Work to complete:
Write out every line of the material exactly as it appears.
>>>>>
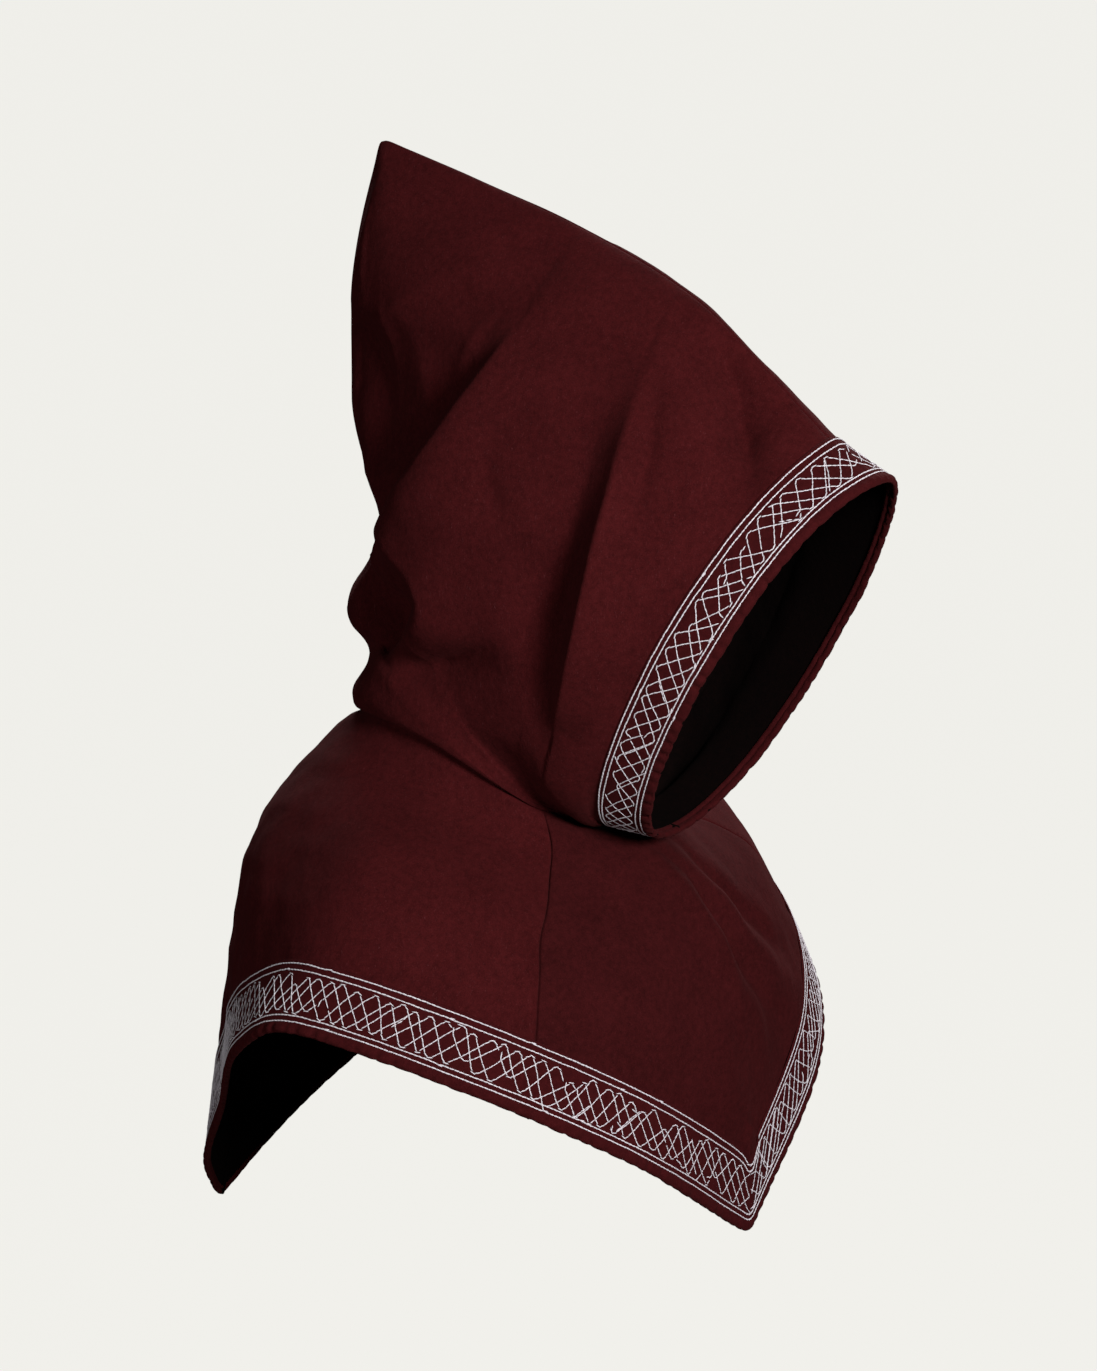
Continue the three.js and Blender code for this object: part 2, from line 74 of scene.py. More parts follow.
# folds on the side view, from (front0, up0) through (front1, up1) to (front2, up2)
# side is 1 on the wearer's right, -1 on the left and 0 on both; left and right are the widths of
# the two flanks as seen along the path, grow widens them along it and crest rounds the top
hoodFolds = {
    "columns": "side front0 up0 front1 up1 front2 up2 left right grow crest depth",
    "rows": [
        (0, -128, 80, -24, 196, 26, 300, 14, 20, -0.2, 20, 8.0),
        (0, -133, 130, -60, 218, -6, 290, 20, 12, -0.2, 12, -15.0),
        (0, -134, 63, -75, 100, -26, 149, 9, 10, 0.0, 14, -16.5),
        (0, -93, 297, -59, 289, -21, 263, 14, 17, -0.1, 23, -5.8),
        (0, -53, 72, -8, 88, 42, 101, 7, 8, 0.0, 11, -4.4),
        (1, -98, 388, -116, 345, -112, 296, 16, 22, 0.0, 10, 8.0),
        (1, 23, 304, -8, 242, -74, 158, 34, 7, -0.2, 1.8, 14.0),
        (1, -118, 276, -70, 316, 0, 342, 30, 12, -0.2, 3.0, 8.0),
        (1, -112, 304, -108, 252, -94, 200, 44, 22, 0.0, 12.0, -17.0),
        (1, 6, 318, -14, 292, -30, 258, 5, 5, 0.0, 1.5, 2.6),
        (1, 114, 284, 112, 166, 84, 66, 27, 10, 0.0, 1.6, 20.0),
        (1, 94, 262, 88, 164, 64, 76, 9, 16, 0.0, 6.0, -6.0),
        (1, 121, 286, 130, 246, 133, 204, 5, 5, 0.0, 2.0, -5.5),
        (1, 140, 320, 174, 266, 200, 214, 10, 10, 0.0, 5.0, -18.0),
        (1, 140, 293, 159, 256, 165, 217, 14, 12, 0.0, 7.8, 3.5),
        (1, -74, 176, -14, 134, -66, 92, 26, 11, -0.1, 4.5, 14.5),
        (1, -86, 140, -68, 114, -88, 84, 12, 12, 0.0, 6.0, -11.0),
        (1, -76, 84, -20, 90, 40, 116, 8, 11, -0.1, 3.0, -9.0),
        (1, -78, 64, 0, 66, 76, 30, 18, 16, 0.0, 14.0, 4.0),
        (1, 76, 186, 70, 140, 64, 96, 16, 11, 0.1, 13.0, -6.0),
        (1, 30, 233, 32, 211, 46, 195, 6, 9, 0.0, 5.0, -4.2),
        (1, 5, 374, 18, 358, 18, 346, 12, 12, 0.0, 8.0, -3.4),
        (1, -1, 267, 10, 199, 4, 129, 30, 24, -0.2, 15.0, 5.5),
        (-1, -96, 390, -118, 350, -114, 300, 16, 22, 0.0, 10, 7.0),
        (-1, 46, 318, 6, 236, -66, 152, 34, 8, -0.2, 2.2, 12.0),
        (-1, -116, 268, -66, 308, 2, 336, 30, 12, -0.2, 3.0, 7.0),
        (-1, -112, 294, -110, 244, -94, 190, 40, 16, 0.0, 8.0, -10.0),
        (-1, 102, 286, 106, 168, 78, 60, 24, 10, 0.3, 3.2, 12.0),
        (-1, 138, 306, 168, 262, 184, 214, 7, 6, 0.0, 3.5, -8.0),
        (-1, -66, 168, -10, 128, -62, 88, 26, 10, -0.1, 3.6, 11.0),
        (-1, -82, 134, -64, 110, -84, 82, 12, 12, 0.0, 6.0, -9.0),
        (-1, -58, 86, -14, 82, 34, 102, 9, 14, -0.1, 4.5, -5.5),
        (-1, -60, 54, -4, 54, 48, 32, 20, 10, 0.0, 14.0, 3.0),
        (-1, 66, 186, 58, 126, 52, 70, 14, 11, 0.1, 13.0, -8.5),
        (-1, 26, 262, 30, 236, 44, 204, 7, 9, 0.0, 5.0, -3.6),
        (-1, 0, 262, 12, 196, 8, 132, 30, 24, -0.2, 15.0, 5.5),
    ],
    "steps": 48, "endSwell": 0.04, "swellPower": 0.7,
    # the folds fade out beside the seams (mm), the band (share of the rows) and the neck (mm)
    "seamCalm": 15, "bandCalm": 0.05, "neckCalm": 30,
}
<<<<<
Complete response:
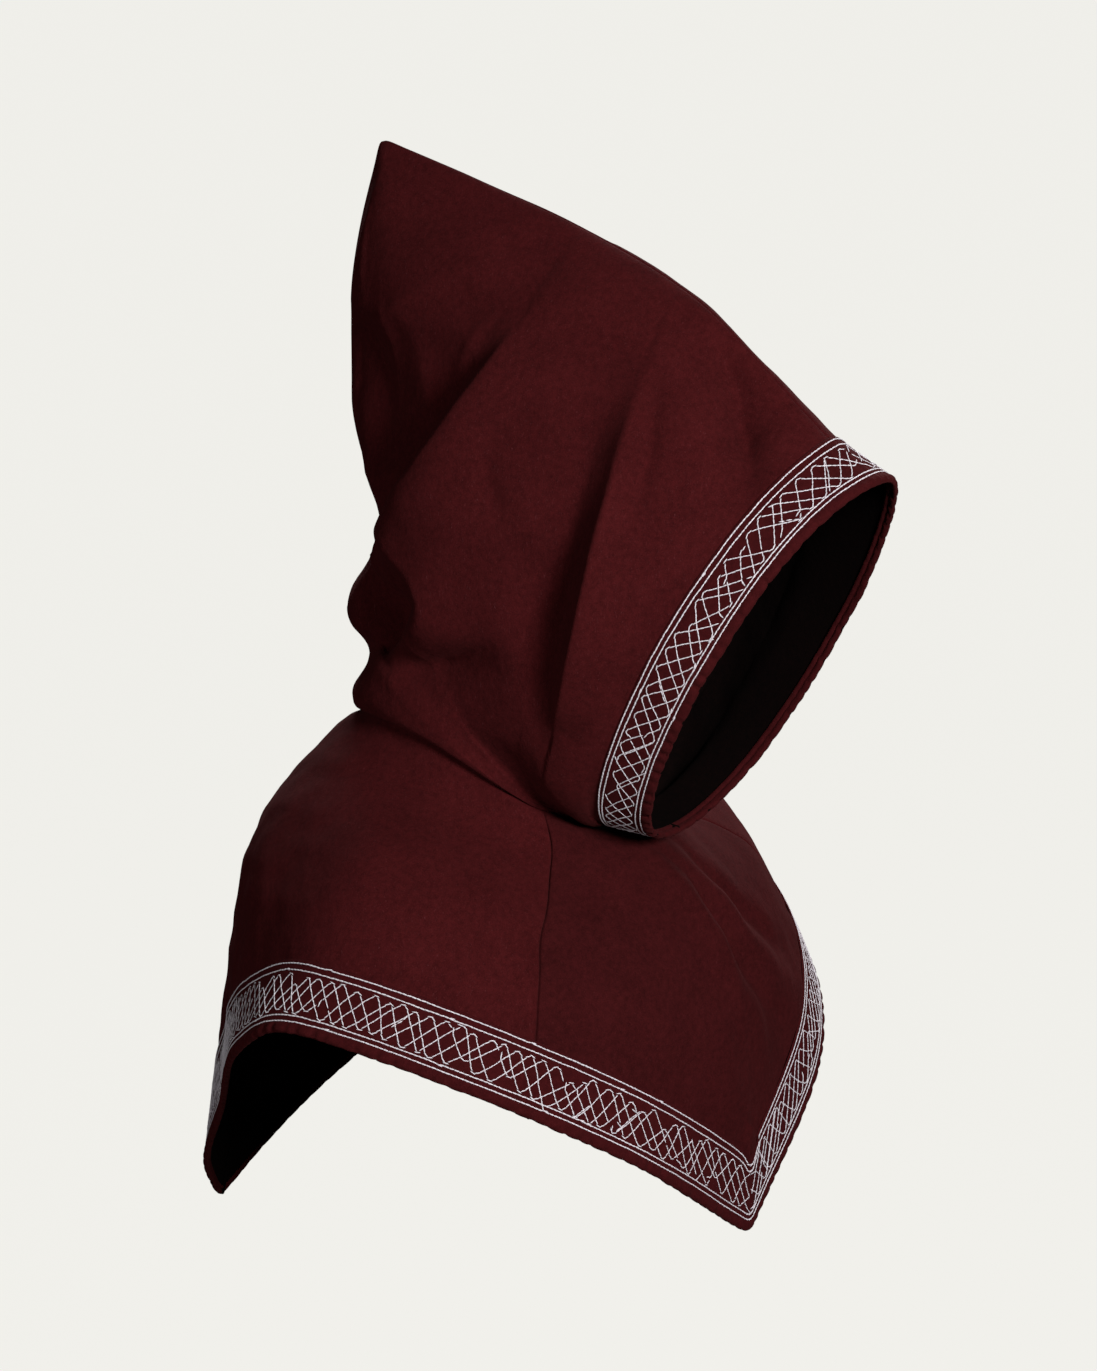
Continue the three.js and Blender code for this object: part 2, from line 74 of scene.py. More parts follow.
# folds on the side view, from (front0, up0) through (front1, up1) to (front2, up2)
# side is 1 on the wearer's right, -1 on the left and 0 on both; left and right are the widths of
# the two flanks as seen along the path, grow widens them along it and crest rounds the top
hoodFolds = {
    "columns": "side front0 up0 front1 up1 front2 up2 left right grow crest depth",
    "rows": [
        (0, -128, 80, -24, 196, 26, 300, 14, 20, -0.2, 20, 8.0),
        (0, -133, 130, -60, 218, -6, 290, 20, 12, -0.2, 12, -15.0),
        (0, -134, 63, -75, 100, -26, 149, 9, 10, 0.0, 14, -16.5),
        (0, -93, 297, -59, 289, -21, 263, 14, 17, -0.1, 23, -5.8),
        (0, -53, 72, -8, 88, 42, 101, 7, 8, 0.0, 11, -4.4),
        (1, -98, 388, -116, 345, -112, 296, 16, 22, 0.0, 10, 8.0),
        (1, 23, 304, -8, 242, -74, 158, 34, 7, -0.2, 1.8, 14.0),
        (1, -118, 276, -70, 316, 0, 342, 30, 12, -0.2, 3.0, 8.0),
        (1, -112, 304, -108, 252, -94, 200, 44, 22, 0.0, 12.0, -17.0),
        (1, 6, 318, -14, 292, -30, 258, 5, 5, 0.0, 1.5, 2.6),
        (1, 114, 284, 112, 166, 84, 66, 27, 10, 0.0, 1.6, 20.0),
        (1, 94, 262, 88, 164, 64, 76, 9, 16, 0.0, 6.0, -6.0),
        (1, 121, 286, 130, 246, 133, 204, 5, 5, 0.0, 2.0, -5.5),
        (1, 140, 320, 174, 266, 200, 214, 10, 10, 0.0, 5.0, -18.0),
        (1, 140, 293, 159, 256, 165, 217, 14, 12, 0.0, 7.8, 3.5),
        (1, -74, 176, -14, 134, -66, 92, 26, 11, -0.1, 4.5, 14.5),
        (1, -86, 140, -68, 114, -88, 84, 12, 12, 0.0, 6.0, -11.0),
        (1, -76, 84, -20, 90, 40, 116, 8, 11, -0.1, 3.0, -9.0),
        (1, -78, 64, 0, 66, 76, 30, 18, 16, 0.0, 14.0, 4.0),
        (1, 76, 186, 70, 140, 64, 96, 16, 11, 0.1, 13.0, -6.0),
        (1, 30, 233, 32, 211, 46, 195, 6, 9, 0.0, 5.0, -4.2),
        (1, 5, 374, 18, 358, 18, 346, 12, 12, 0.0, 8.0, -3.4),
        (1, -1, 267, 10, 199, 4, 129, 30, 24, -0.2, 15.0, 5.5),
        (-1, -96, 390, -118, 350, -114, 300, 16, 22, 0.0, 10, 7.0),
        (-1, 46, 318, 6, 236, -66, 152, 34, 8, -0.2, 2.2, 12.0),
        (-1, -116, 268, -66, 308, 2, 336, 30, 12, -0.2, 3.0, 7.0),
        (-1, -112, 294, -110, 244, -94, 190, 40, 16, 0.0, 8.0, -10.0),
        (-1, 102, 286, 106, 168, 78, 60, 24, 10, 0.3, 3.2, 12.0),
        (-1, 138, 306, 168, 262, 184, 214, 7, 6, 0.0, 3.5, -8.0),
        (-1, -66, 168, -10, 128, -62, 88, 26, 10, -0.1, 3.6, 11.0),
        (-1, -82, 134, -64, 110, -84, 82, 12, 12, 0.0, 6.0, -9.0),
        (-1, -58, 86, -14, 82, 34, 102, 9, 14, -0.1, 4.5, -5.5),
        (-1, -60, 54, -4, 54, 48, 32, 20, 10, 0.0, 14.0, 3.0),
        (-1, 66, 186, 58, 126, 52, 70, 14, 11, 0.1, 13.0, -8.5),
        (-1, 26, 262, 30, 236, 44, 204, 7, 9, 0.0, 5.0, -3.6),
        (-1, 0, 262, 12, 196, 8, 132, 30, 24, -0.2, 15.0, 5.5),
    ],
    "steps": 48, "endSwell": 0.04, "swellPower": 0.7,
    # the folds fade out beside the seams (mm), the band (share of the rows) and the neck (mm)
    "seamCalm": 15, "bandCalm": 0.05, "neckCalm": 30,
}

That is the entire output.